Biblically, seeing and hearing are metaphors for understanding and belief. There are many who DO read the Word with their eyes and hear it with their ears and still do not know what God has revealed. Is there a problem with their eyes and ears?

Consider Jesus’ words from Matthew 13:

13 "Therefore I speak to them in parables; because while seeing they do not see, and while hearing they do not hear, nor do they understand.
14 "And in their case the prophecy of Isaiah is being fulfilled, which says, 'YOU WILL KEEP ON HEARING, BUT WILL NOT UNDERSTAND; AND YOU WILL KEEP ON SEEING, BUT WILL NOT PERCEIVE;
15 FOR THE HEART OF THIS PEOPLE HAS BECOME DULL, AND WITH THEIR EARS THEY SCARCELY HEAR, AND THEY HAVE CLOSED THEIR EYES LEST THEY SHOULD SEE WITH THEIR EYES, AND HEAR WITH THEIR EARS, AND UNDERSTAND WITH THEIR HEART AND RETURN, AND I SHOULD HEAL THEM.'
16 "But blessed are your eyes, because they see; and your ears, because they hear.
17 "For truly I say to you, that many prophets and righteous men desired to see what you see, and did not see it; and to hear what you hear, and did not hear it.

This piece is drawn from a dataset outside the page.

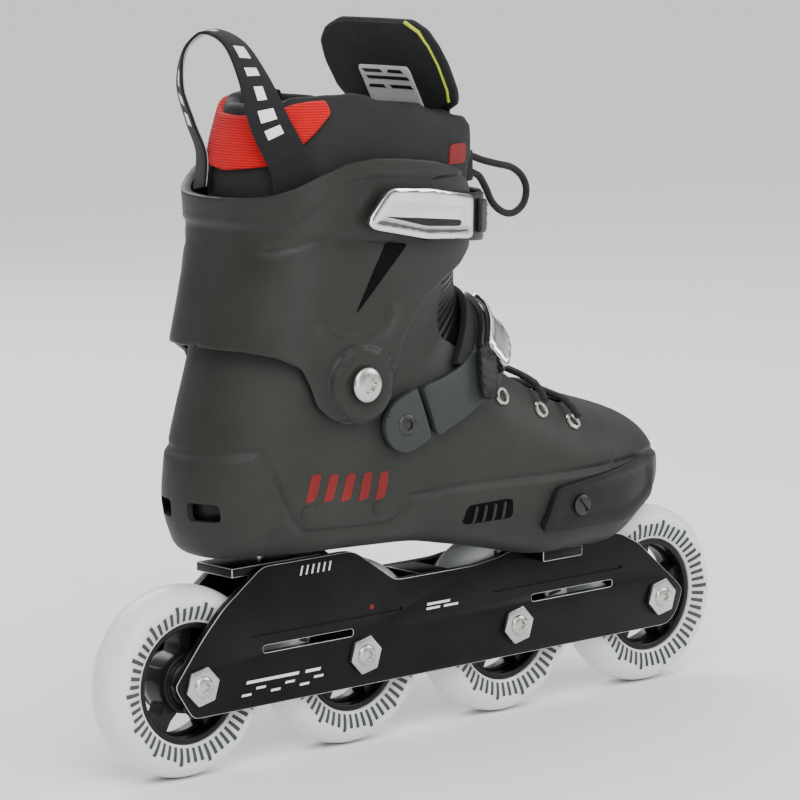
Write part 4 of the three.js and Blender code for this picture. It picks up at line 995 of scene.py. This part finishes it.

Ironically, it seems the above discourse is a refutation of your claim to the “general reliability of sense perception” so perhaps your inference is incorrect.

I suspect you are confusing black marks on a page, mere arbitrary tokens, with propositions. A proposition is the **meaning** of a declarative sentences. Jesus wasn’t asserting above that he was talking to deaf and blind people. Their eyes and ears worked fine, but the truths of Scripture are not learned or mediated by light hitting a person’s corneas or sound waves on the ear drums. That would be empiricism. Paul tells us in 1 Cor 2:14, “But the natural man receiveth not the things of the Spirit of God: for they are foolishness unto him: neither can he know them, because they are spiritually discerned.”